The main attraction?
The official line is that it is interesting work with a good mix of proactive and reactive investigations. Meaning the investigators either kick down doors before the bad guys commit their latest outrage — or kick them down after the crime is committed. What’s not to like?
Vested interest: rumour goes ballistic
One of the hottest pieces of gangland gossip at the moment surrounds the shooting ambush on Sam “The Punisher” Abdulrahim after a funeral in Fawkner last month.
The talk among some on the mean streets is that the professional fighter and former Mongol bikie was saved because he was wearing a bulletproof vest when a shooter opened fire on him from close range as he sat in his $300,000 Mercedes G-wagon.
Police say there is no truth to the ballistic vest rumour.
“He must be a wolverine,” one sceptical underworld observer muttered last week. Another observer with a long memory recalls Mark “Chopper” Read borrowing a bulletproof vest from armed robbery squad detectives before he killed Sammy “The Turk” Ozerkam with a sawn-off .410 shotgun outside Bojangles nightclub in St Kilda in days of old.

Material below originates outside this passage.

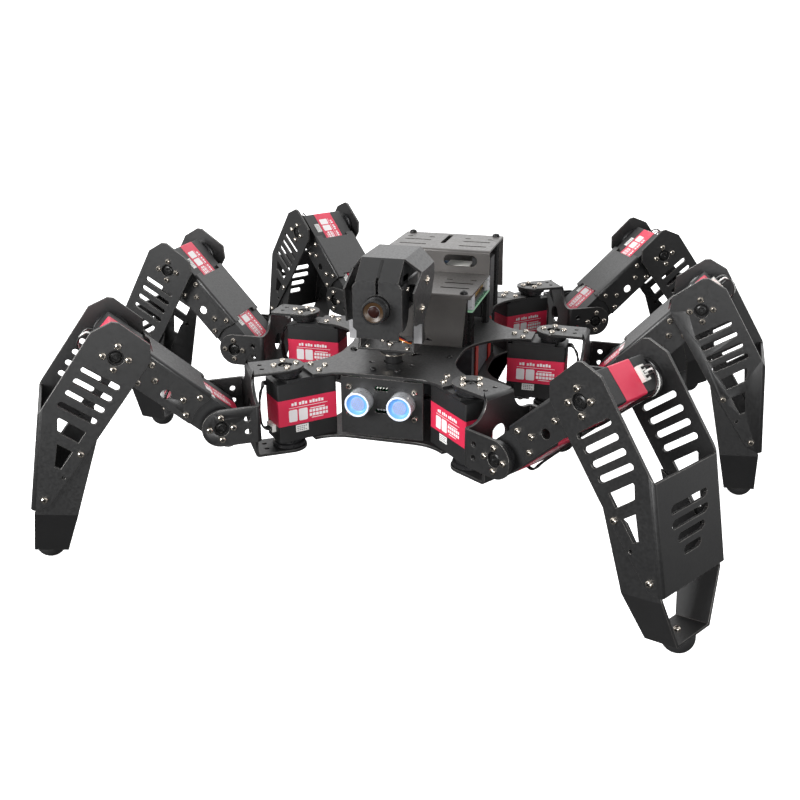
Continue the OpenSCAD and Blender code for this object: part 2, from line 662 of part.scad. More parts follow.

The shooting of that Sammy embarrassed the police but not Read.
Fight fans of the latter-day Sammy, meanwhile, can speculate whether the apparently bulletproof Punisher will get back in the ring. He can obviously absorb body shots.
Slow learners
Road imbeciles don’t come much more stupid than a pair of novice drivers picked up by police recently.
One was an L-plater spotted driving through the middle of Colac one evening last week.
Police tried to pull him over so he turned his Falcon’s lights off and planted the foot, hitting 143 km/h in a 60km/h zone.
The pursuit was called off but police got the Ford’s rego and, naturally, a 20-year-old man was picked up at home later that night.
He’s copped a swag of charges, including reckless conduct endangering life.
A few days earlier, an 18-year-old L-plater was intercepted driving a Commodore in Melton.
The Bonnie Brook teen had only got the car back from an impound yard a few months before after a previous run-in with the law.